At some few places under the tropics, no bottom has been found with soundings of 26,000 feet, or more than four miles; whilst in the air, if, according to Wollaston, we may assume that it has a limit from which waves of sound may be reverberated, the phenomenon of twilight would incline us to assume a height at least nine times as great. The aerial ocean rests partly on the solid earth, whose mountain-chains and elevated plateaus rise like green wooded shoals, and partly on the sea, whose surface forms a moving base, on which rest the lower, denser, and more saturated strata of air.—Humboldt’s Cosmos, vol. i.

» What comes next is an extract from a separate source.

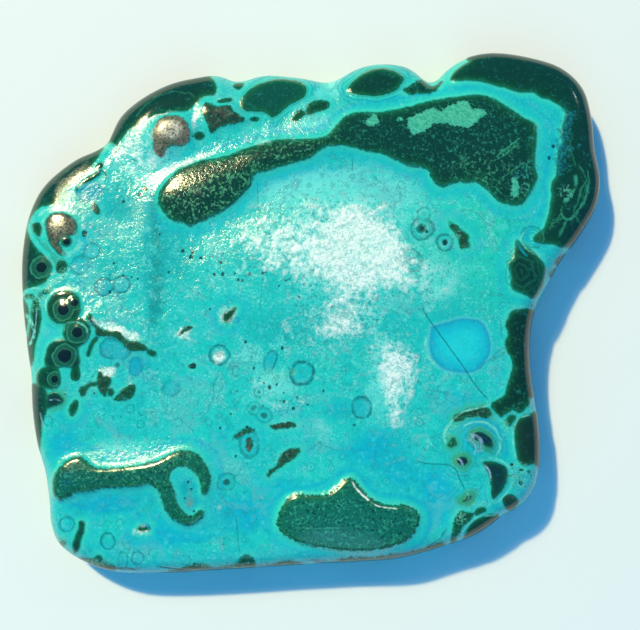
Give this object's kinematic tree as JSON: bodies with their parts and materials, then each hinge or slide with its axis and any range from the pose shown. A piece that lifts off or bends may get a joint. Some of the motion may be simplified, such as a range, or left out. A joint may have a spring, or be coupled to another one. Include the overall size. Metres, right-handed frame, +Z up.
{
  "type": "polished chrysocolla specimen",
  "caption": "Flat polished freeform slab of turquoise chrysocolla with dark green malachite windows, lobed natural outline, rounded edge and sawn flat underside.",
  "frame": {"origin": "middle of the slab's bounding box, on the sawn flat underside", "axes": "+Z up out of the polished face, +X along the longer side to the right, +Y towards the lobed back edge"},
  "size_m": [0.185, 0.166, 0.0208],
  "materials": {
    "polished_stone": "high polish, turquoise chrysocolla over dark green banded malachite"
  },
  "bodies": {
    "root": {"chrysocolla_slab": "polished_stone"}
  },
  "joints": []
}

The old Alexandrian mathematicians, on the testimony of Plutarch, believed the depth of the sea to depend on the height of the mountains. Mr. W. Darling has propounded to the British Association the theory, that as the sea covers three times the area of the land, so it is reasonable to suppose that the depth of the ocean, and that for a large portion, is three times as great as the height of the highest mountain. Recent soundings show depths in the sea much greater than any elevations on the surface of the earth; for a line has been veered to the extent of seven miles.—Dr. Scoresby.
GREATEST ASCERTAINED DEPTH OF THE SEA.
In the dynamical theory of the tides, the ratio of the effects of the sun and moon depends, not only on the masses, distances, and periodic times of the two luminaries, but also on the Depth of the Sea; and this, accordingly, may be computed when the other quantities are known. In this manner Professor Haughton has deduced, from the solar and lunar coefficients of the diurnal tide, a mean depth of 5·12 miles; a result which accords in a remarkable manner with that inferred from the ratio of the semi-diurnal co-efficients as obtained by Laplace from the Brest observations. Professor Hennessey states, that from what is now known regarding the depth of the ocean, the continents would appear as plateaus elevated above the oceanic depressions to an amount which, although small compared to the earth’s radius, would be considerable when compared to its outswelling at the equator and its flattening towards the poles; and the surface thus presented would be the true surface of the earth.
The greatest depths at which the bottom of the sea has been reached with the plummet are in the North-Atlantic Ocean; and the places where it has been fathomed (by the United-States deep-sea sounding apparatus) do not show it to be deeper than 25,000 feet = 4 miles, 1293 yards, 1 foot. The deepest place in this ocean is probably between the parallels of 35° and 40° north latitude, and immediately to the southward of the Grand Banks of Newfoundland.
It appears that, with one exception, the bottom of the North-Atlantic Ocean, as far as examined, from the depth of about sixty fathoms to that of more than two miles (2000 fathoms), is literally nothing but a mass of microscopic shells. Not one of the animalcules from these shells has been found living in the surface-waters, nor in shallow water along the shore. Hence arises the question, Do they live on the bottom, at the immense depths where the shells are found; or are they borne by submarine currents from their real habitat?
RELATIVE LEVELS OF THE RED SEA AND MEDITERRANEAN.
The French engineers, at the beginning of the present century, came to the conclusion that the Red Sea was about thirty feet above the Mediterranean: but the observations of Mr. Robert Stephenson, the English engineer, at Suez; of M. Negretti, the Austrian, at Tineh, near the ancient Pelusium; and the levellings of Messrs. Talabat, Bourdaloue, and their assistants between the two seas;—have proved that the low-water mark of ordinary tides at Suez and Tineh is very nearly on the same levels, the difference being that at Suez it is rather more than one inch lower.—Leonard Horner; Proceedings of the Royal Society, 1855.
THE DEPTH OF THE MEDITERRANEAN.
Soundings made in the Mediterranean suffice to indicate depths equal to the average height of the mountains girding round this great basin; and, if one particular experiment may be credited, reaching even to 15,000 feet—an equivalent to the elevation of the highest Alps. This sounding was made about ninety miles east of Malta. Between Cyprus and Egypt, 6000 feet of line had been let down without reaching the bottom. Other deep soundings have been made in other places with similar results. In the lines of sea between Egypt and the Archipelago, it is stated that one sounding made by the Tartarus between Alexandria and Rhodes reached bottom at the depth of 9900 feet; another, between Alexandria and Candia, gave a depth of 300 feet beyond this. These single soundings, indeed, whether of ocean or sea, are always open to the certainty that greater as well as lesser depths must exist, to which no line has ever been sunk; a case coming under that general law of probabilities so largely applicable in every part of physics. In the Mediterranean especially, which has so many aspects of a sunken basin, there may be abysses of depth here and there which no plummet is ever destined to reach.—Edinburgh Review.